*To be done*: Retype all of the data exactly as given.

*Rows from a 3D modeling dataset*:
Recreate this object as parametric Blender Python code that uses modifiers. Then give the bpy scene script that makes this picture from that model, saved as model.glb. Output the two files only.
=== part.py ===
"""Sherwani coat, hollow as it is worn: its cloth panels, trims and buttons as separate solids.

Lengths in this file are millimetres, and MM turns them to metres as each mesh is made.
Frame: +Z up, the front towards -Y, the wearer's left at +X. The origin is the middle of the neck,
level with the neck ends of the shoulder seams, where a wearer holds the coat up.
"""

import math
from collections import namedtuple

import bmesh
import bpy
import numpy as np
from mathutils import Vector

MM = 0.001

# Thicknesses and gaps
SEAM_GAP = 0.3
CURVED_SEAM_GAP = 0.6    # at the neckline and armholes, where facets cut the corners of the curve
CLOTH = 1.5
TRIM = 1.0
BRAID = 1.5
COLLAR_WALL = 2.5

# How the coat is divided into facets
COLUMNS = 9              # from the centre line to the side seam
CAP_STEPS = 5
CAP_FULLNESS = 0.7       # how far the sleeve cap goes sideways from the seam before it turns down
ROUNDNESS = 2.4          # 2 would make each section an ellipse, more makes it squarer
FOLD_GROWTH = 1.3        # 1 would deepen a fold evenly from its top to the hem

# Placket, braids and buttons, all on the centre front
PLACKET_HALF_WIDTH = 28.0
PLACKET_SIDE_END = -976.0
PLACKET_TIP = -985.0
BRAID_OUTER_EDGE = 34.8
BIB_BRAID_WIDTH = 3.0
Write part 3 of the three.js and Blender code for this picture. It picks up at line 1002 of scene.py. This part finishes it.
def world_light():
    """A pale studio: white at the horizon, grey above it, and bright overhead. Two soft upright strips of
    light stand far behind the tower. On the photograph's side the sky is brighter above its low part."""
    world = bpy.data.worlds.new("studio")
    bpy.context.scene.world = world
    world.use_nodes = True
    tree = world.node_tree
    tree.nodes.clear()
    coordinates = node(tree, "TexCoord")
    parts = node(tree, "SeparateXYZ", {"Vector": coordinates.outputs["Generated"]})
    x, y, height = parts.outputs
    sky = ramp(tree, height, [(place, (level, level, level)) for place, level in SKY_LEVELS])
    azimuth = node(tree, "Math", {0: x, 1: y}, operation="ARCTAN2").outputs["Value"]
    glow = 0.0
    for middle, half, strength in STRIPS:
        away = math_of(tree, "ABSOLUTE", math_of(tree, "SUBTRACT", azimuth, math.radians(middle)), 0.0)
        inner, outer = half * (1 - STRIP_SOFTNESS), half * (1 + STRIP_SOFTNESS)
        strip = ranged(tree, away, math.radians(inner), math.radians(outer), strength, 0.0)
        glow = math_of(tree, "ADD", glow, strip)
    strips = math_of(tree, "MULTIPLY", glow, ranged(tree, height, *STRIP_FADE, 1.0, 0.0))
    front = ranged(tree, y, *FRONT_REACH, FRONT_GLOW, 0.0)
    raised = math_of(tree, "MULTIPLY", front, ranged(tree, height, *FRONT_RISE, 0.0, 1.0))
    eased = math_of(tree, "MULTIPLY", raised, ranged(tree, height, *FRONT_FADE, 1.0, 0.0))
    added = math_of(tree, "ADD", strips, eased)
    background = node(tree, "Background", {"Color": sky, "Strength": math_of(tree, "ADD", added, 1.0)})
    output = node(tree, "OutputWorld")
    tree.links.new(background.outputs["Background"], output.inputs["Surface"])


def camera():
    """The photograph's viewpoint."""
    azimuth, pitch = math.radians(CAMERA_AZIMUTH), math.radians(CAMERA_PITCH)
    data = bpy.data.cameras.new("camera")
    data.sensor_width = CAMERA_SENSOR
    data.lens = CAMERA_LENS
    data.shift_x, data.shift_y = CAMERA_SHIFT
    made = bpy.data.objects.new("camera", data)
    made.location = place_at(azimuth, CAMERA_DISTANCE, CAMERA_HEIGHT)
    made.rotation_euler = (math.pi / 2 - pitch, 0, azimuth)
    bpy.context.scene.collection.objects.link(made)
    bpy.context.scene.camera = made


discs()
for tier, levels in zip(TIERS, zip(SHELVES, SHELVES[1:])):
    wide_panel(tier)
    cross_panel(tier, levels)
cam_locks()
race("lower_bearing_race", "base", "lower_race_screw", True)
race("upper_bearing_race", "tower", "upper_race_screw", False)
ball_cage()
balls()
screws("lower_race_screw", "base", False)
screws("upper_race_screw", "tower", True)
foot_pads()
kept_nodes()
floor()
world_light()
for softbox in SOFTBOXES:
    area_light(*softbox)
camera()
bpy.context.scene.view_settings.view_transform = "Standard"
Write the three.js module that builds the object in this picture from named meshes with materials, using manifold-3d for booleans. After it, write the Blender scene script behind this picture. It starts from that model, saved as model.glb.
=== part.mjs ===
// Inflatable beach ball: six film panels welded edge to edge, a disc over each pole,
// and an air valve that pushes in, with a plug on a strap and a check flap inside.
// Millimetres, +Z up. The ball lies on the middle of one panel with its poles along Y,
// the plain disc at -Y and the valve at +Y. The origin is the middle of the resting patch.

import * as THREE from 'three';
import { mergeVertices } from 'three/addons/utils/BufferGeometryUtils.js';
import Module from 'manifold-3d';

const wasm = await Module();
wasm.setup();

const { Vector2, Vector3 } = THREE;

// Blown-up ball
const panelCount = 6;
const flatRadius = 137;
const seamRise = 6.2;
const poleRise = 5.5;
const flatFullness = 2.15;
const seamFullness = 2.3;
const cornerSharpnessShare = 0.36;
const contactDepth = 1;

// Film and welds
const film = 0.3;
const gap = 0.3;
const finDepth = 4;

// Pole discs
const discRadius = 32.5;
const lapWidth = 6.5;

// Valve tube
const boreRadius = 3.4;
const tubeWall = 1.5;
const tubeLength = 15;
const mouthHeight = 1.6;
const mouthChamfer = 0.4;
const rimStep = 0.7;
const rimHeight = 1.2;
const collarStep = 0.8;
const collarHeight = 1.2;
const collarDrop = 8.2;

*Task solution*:
Recreate this object as parametric Blender Python code that uses modifiers. Then give the bpy scene script that makes this picture from that model, saved as model.glb. Output the two files only.
=== part.py ===
"""Sherwani coat, hollow as it is worn: its cloth panels, trims and buttons as separate solids.

Lengths in this file are millimetres, and MM turns them to metres as each mesh is made.
Frame: +Z up, the front towards -Y, the wearer's left at +X. The origin is the middle of the neck,
level with the neck ends of the shoulder seams, where a wearer holds the coat up.
"""

import math
from collections import namedtuple

import bmesh
import bpy
import numpy as np
from mathutils import Vector

MM = 0.001

# Thicknesses and gaps
SEAM_GAP = 0.3
CURVED_SEAM_GAP = 0.6    # at the neckline and armholes, where facets cut the corners of the curve
CLOTH = 1.5
TRIM = 1.0
BRAID = 1.5
COLLAR_WALL = 2.5

# How the coat is divided into facets
COLUMNS = 9              # from the centre line to the side seam
CAP_STEPS = 5
CAP_FULLNESS = 0.7       # how far the sleeve cap goes sideways from the seam before it turns down
ROUNDNESS = 2.4          # 2 would make each section an ellipse, more makes it squarer
FOLD_GROWTH = 1.3        # 1 would deepen a fold evenly from its top to the hem

# Placket, braids and buttons, all on the centre front
PLACKET_HALF_WIDTH = 28.0
PLACKET_SIDE_END = -976.0
PLACKET_TIP = -985.0
BRAID_OUTER_EDGE = 34.8
BIB_BRAID_WIDTH = 3.0
Write part 3 of the three.js and Blender code for this picture. It picks up at line 1002 of scene.py. This part finishes it.
def world_light():
    """A pale studio: white at the horizon, grey above it, and bright overhead. Two soft upright strips of
    light stand far behind the tower. On the photograph's side the sky is brighter above its low part."""
    world = bpy.data.worlds.new("studio")
    bpy.context.scene.world = world
    world.use_nodes = True
    tree = world.node_tree
    tree.nodes.clear()
    coordinates = node(tree, "TexCoord")
    parts = node(tree, "SeparateXYZ", {"Vector": coordinates.outputs["Generated"]})
    x, y, height = parts.outputs
    sky = ramp(tree, height, [(place, (level, level, level)) for place, level in SKY_LEVELS])
    azimuth = node(tree, "Math", {0: x, 1: y}, operation="ARCTAN2").outputs["Value"]
    glow = 0.0
    for middle, half, strength in STRIPS:
        away = math_of(tree, "ABSOLUTE", math_of(tree, "SUBTRACT", azimuth, math.radians(middle)), 0.0)
        inner, outer = half * (1 - STRIP_SOFTNESS), half * (1 + STRIP_SOFTNESS)
        strip = ranged(tree, away, math.radians(inner), math.radians(outer), strength, 0.0)
        glow = math_of(tree, "ADD", glow, strip)
    strips = math_of(tree, "MULTIPLY", glow, ranged(tree, height, *STRIP_FADE, 1.0, 0.0))
    front = ranged(tree, y, *FRONT_REACH, FRONT_GLOW, 0.0)
    raised = math_of(tree, "MULTIPLY", front, ranged(tree, height, *FRONT_RISE, 0.0, 1.0))
    eased = math_of(tree, "MULTIPLY", raised, ranged(tree, height, *FRONT_FADE, 1.0, 0.0))
    added = math_of(tree, "ADD", strips, eased)
    background = node(tree, "Background", {"Color": sky, "Strength": math_of(tree, "ADD", added, 1.0)})
    output = node(tree, "OutputWorld")
    tree.links.new(background.outputs["Background"], output.inputs["Surface"])


def camera():
    """The photograph's viewpoint."""
    azimuth, pitch = math.radians(CAMERA_AZIMUTH), math.radians(CAMERA_PITCH)
    data = bpy.data.cameras.new("camera")
    data.sensor_width = CAMERA_SENSOR
    data.lens = CAMERA_LENS
    data.shift_x, data.shift_y = CAMERA_SHIFT
    made = bpy.data.objects.new("camera", data)
    made.location = place_at(azimuth, CAMERA_DISTANCE, CAMERA_HEIGHT)
    made.rotation_euler = (math.pi / 2 - pitch, 0, azimuth)
    bpy.context.scene.collection.objects.link(made)
    bpy.context.scene.camera = made


discs()
for tier, levels in zip(TIERS, zip(SHELVES, SHELVES[1:])):
    wide_panel(tier)
    cross_panel(tier, levels)
cam_locks()
race("lower_bearing_race", "base", "lower_race_screw", True)
race("upper_bearing_race", "tower", "upper_race_screw", False)
ball_cage()
balls()
screws("lower_race_screw", "base", False)
screws("upper_race_screw", "tower", True)
foot_pads()
kept_nodes()
floor()
world_light()
for softbox in SOFTBOXES:
    area_light(*softbox)
camera()
bpy.context.scene.view_settings.view_transform = "Standard"
Write the three.js module that builds the object in this picture from named meshes with materials, using manifold-3d for booleans. After it, write the Blender scene script behind this picture. It starts from that model, saved as model.glb.
=== part.mjs ===
// Inflatable beach ball: six film panels welded edge to edge, a disc over each pole,
// and an air valve that pushes in, with a plug on a strap and a check flap inside.
// Millimetres, +Z up. The ball lies on the middle of one panel with its poles along Y,
// the plain disc at -Y and the valve at +Y. The origin is the middle of the resting patch.

import * as THREE from 'three';
import { mergeVertices } from 'three/addons/utils/BufferGeometryUtils.js';
import Module from 'manifold-3d';

const wasm = await Module();
wasm.setup();

const { Vector2, Vector3 } = THREE;

// Blown-up ball
const panelCount = 6;
const flatRadius = 137;
const seamRise = 6.2;
const poleRise = 5.5;
const flatFullness = 2.15;
const seamFullness = 2.3;
const cornerSharpnessShare = 0.36;
const contactDepth = 1;

// Film and welds
const film = 0.3;
const gap = 0.3;
const finDepth = 4;

// Pole discs
const discRadius = 32.5;
const lapWidth = 6.5;

// Valve tube
const boreRadius = 3.4;
const tubeWall = 1.5;
const tubeLength = 15;
const mouthHeight = 1.6;
const mouthChamfer = 0.4;
const rimStep = 0.7;
const rimHeight = 1.2;
const collarStep = 0.8;
const collarHeight = 1.2;
const collarDrop = 8.2;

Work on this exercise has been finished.